*Task to carry out*. Compile every line that includes the word "More".

*Data for this task*.
======
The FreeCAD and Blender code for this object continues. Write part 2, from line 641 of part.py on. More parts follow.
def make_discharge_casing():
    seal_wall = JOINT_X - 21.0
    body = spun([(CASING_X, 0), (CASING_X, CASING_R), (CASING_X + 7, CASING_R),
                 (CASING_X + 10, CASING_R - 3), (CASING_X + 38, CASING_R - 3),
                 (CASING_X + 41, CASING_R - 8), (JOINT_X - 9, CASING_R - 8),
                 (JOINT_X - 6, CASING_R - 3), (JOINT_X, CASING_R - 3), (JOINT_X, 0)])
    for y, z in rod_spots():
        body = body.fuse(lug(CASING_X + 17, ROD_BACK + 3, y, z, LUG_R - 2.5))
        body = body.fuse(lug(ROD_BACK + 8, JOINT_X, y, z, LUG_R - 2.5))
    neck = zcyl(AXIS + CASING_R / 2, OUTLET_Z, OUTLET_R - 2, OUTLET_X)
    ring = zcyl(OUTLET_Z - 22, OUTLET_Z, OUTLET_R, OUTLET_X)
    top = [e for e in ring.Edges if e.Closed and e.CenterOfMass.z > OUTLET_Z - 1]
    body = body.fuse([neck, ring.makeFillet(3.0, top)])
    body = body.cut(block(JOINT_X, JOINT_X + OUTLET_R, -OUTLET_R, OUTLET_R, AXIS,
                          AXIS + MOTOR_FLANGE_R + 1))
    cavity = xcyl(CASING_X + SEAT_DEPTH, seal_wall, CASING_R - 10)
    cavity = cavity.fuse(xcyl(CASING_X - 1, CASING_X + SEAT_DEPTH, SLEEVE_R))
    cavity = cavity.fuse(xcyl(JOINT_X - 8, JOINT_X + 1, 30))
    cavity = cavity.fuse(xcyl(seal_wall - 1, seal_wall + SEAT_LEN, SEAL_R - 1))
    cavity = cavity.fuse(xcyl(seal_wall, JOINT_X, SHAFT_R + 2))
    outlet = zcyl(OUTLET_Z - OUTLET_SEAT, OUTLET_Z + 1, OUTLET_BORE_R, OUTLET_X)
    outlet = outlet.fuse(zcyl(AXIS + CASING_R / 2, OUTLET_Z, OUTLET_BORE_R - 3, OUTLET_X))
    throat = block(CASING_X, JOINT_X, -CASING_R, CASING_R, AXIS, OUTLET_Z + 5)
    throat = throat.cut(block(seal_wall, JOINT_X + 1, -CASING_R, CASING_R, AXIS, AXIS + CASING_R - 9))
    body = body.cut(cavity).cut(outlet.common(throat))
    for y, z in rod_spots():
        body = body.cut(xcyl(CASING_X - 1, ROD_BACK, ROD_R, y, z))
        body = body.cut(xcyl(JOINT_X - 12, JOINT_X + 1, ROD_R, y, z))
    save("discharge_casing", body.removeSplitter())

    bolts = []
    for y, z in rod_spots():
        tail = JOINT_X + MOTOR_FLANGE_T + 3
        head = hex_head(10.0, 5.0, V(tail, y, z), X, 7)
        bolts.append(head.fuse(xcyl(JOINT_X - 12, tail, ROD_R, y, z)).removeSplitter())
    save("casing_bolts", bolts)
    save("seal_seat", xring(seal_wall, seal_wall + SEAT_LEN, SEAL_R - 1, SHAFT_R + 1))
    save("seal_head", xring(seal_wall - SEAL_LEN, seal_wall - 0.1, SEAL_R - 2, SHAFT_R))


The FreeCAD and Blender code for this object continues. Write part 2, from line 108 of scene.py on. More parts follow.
======
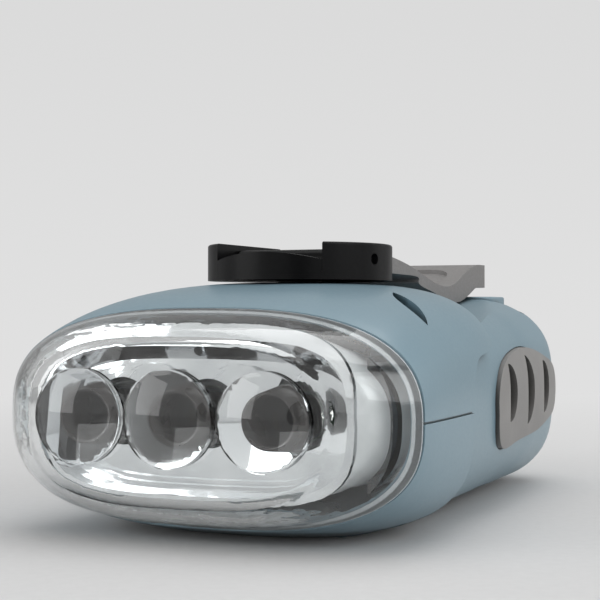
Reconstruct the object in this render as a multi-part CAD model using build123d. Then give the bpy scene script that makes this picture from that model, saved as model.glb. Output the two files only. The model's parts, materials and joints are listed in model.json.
======
*Result of this exercise*.
The FreeCAD and Blender code for this object continues. Write part 2, from line 641 of part.py on. More parts follow.
The FreeCAD and Blender code for this object continues. Write part 2, from line 108 of scene.py on. More parts follow.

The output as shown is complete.